1. The Company’s name is “[Company Name]”.
2. The Company’s registered office is to be situated in England and Wales.
3. The objects of the Company are:-
[Objects . . . ]
4. The liability of the members is limited.
5. The Company’s share capital is £1,000 divided into 1,000 shares of £1 each.
We, the Subscribers to this Memorandum of Association, wish to be formed into a Company pursuant to this Memorandum, and we agree to take the number of shares shown opposite our respective names.



NAMES AND ADDRESSES OF SUBSCRIBERS

Number of shares taken by each subscriber

[Name & address 1]

[No. x]

[Name & address 2]

[No. y]

Total shares taken

[No x + y]


NOTE A
Clauses 1 to 5 of the company’s memorandum of association are treated as provisions of the company’s articles of association by virtue of s. 28 of the Companies Act 2006 (which came into force on 1st October 2009).

Example 2: Note after a change of name

THE COMPANIES ACT 1985
COMPANY LIMITED BY SHARES
MEMORANDUM OF ASSOCIATION
OF
[COMPANY NAME]
(NOTE A: Clauses 2 to 5 of the company’s memorandum of association are treated as provisions of the company’s articles of association by virtue of s. 28 of the Companies Act 2006 (which came into force on 1st October 2009).)


1. . . . (See Note B)
[Clauses 2 to 5]
[Subscribers’ statement]

NOTE B
Following a change of name effected by a special resolution of the company dated [date] and registered at Companies House on [date], clause 1 of the company’s memorandum of association (which set out the company’s former name) is no longer treated under s. 28 as a provision of the company’s articles of association by virtue of SI 2009/1941, para. 5. Accordingly, the clause, which stated that ‘The Company’s name is “[Company Name]”.’ no longer has any legal effect.

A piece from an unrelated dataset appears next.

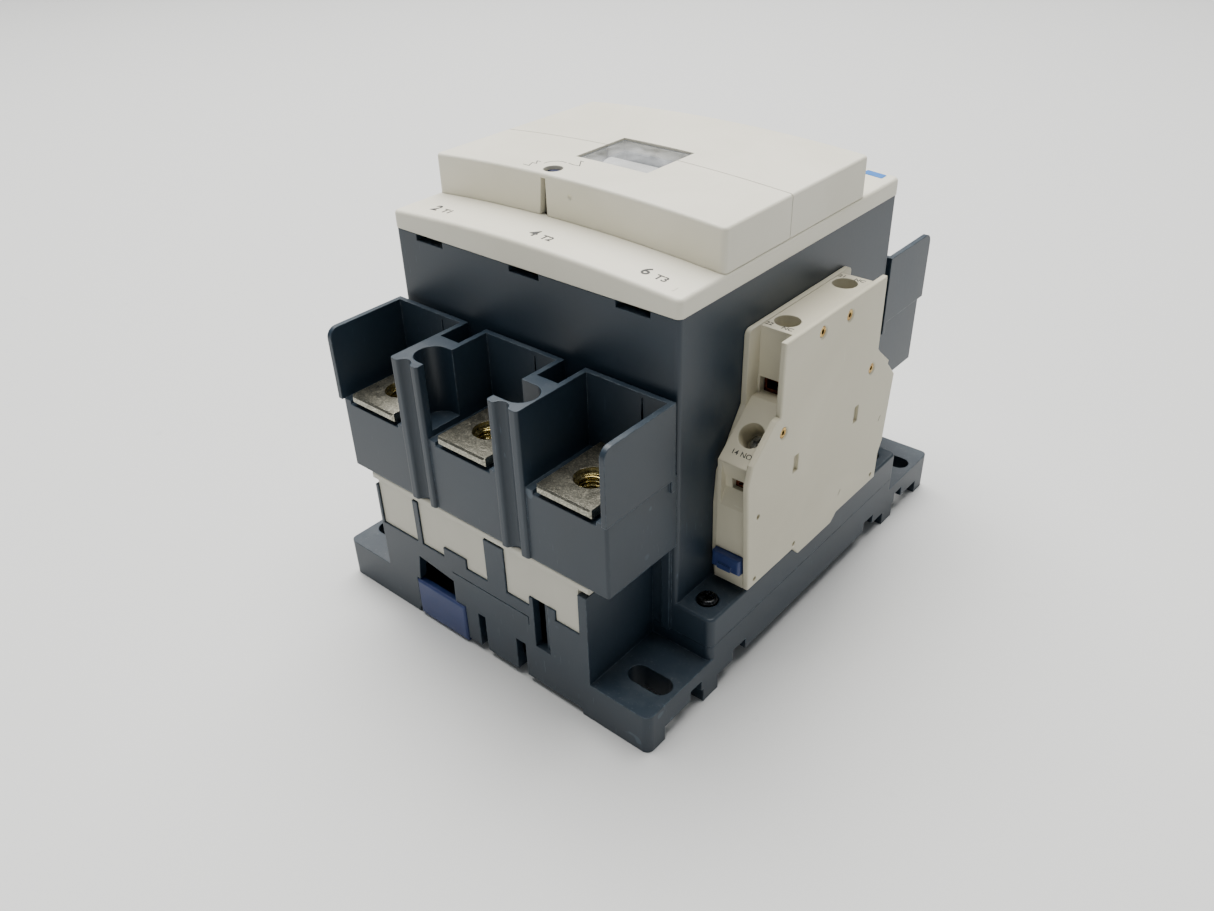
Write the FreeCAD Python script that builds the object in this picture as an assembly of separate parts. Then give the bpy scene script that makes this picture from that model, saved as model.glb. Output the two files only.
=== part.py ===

Example 3: Note regarding deletion of former clause connected with status
NOTE C
Clause [x] of the Company’s memorandum of association was deleted by a special resolution of the company dated [date]. It formerly stated “[. . . . .]”. As a consequence of its deletion, the clause is no longer treated as a provision of the company’s articles under s. 28 of the Companies Act 2006 and has no legal effect. [The deletion has not changed the status of the company.]